Restate each of the lines given below, word for word.

+ + + + + + +

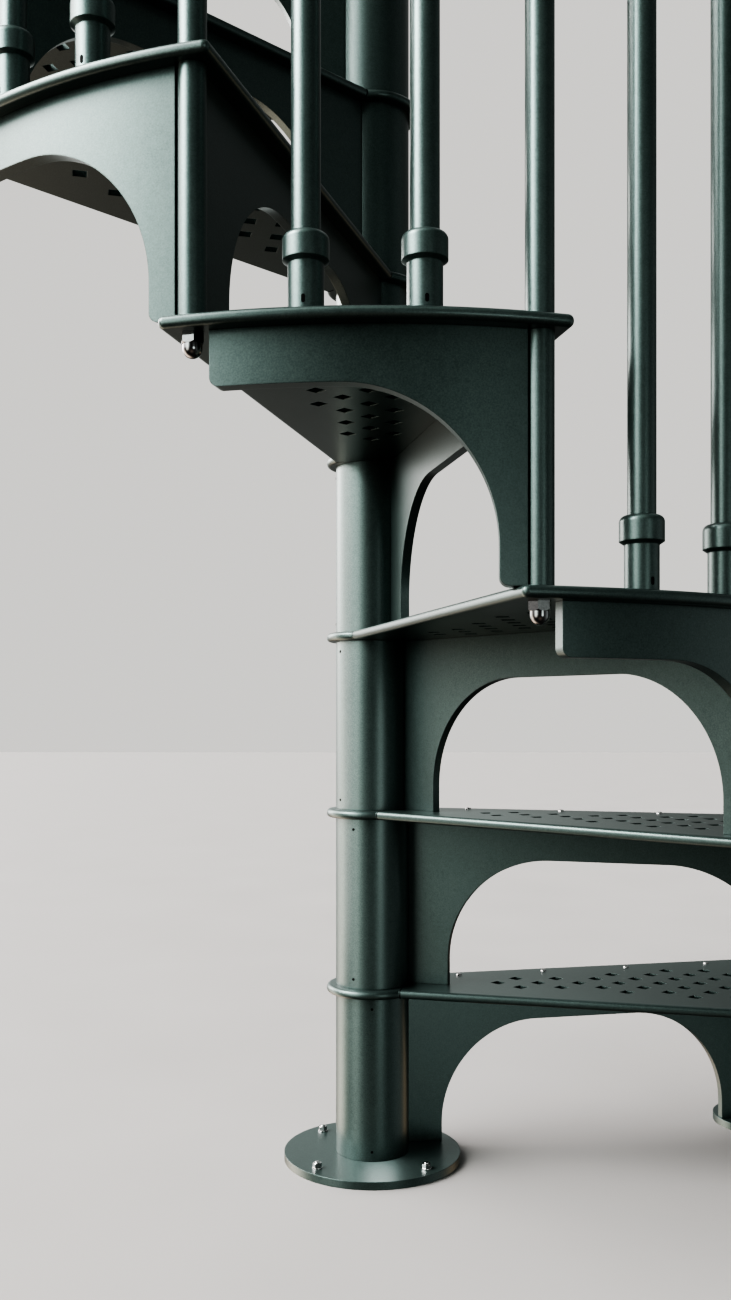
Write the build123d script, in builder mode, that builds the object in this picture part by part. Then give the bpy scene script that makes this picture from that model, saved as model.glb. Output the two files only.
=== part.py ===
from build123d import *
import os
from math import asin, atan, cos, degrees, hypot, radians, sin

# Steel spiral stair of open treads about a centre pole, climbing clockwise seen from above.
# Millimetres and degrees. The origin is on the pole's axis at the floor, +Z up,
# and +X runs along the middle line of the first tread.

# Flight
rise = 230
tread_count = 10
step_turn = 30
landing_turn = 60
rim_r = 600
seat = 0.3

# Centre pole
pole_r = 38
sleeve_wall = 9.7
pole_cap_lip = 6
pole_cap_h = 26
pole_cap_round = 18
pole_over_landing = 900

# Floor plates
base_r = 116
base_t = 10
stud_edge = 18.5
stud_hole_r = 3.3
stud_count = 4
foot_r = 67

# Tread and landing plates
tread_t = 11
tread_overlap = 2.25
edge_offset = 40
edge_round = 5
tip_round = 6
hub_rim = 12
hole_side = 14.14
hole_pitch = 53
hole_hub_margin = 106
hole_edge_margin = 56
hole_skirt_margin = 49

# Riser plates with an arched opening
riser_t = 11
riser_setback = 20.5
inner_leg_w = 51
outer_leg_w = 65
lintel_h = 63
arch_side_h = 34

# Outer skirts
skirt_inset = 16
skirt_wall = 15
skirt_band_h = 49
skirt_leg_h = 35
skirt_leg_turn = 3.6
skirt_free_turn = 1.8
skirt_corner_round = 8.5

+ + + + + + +

=== Full solution ===
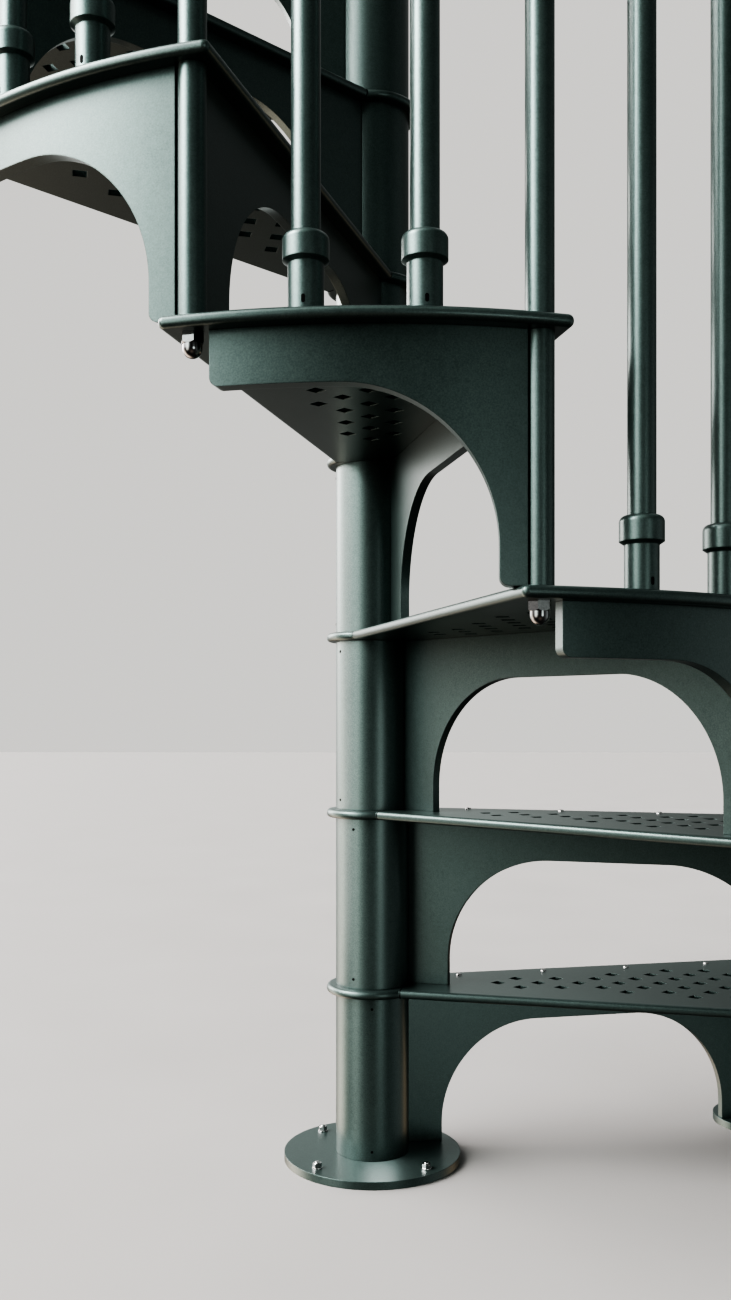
Write the build123d script, in builder mode, that builds the object in this picture part by part. Then give the bpy scene script that makes this picture from that model, saved as model.glb. Output the two files only.
=== part.py ===
from build123d import *
import os
from math import asin, atan, cos, degrees, hypot, radians, sin

# Steel spiral stair of open treads about a centre pole, climbing clockwise seen from above.
# Millimetres and degrees. The origin is on the pole's axis at the floor, +Z up,
# and +X runs along the middle line of the first tread.

# Flight
rise = 230
tread_count = 10
step_turn = 30
landing_turn = 60
rim_r = 600
seat = 0.3

# Centre pole
pole_r = 38
sleeve_wall = 9.7
pole_cap_lip = 6
pole_cap_h = 26
pole_cap_round = 18
pole_over_landing = 900

# Floor plates
base_r = 116
base_t = 10
stud_edge = 18.5
stud_hole_r = 3.3
stud_count = 4
foot_r = 67

# Tread and landing plates
tread_t = 11
tread_overlap = 2.25
edge_offset = 40
edge_round = 5
tip_round = 6
hub_rim = 12
hole_side = 14.14
hole_pitch = 53
hole_hub_margin = 106
hole_edge_margin = 56
hole_skirt_margin = 49

# Riser plates with an arched opening
riser_t = 11
riser_setback = 20.5
inner_leg_w = 51
outer_leg_w = 65
lintel_h = 63
arch_side_h = 34

# Outer skirts
skirt_inset = 16
skirt_wall = 15
skirt_band_h = 49
skirt_leg_h = 35
skirt_leg_turn = 3.6
skirt_free_turn = 1.8
skirt_corner_round = 8.5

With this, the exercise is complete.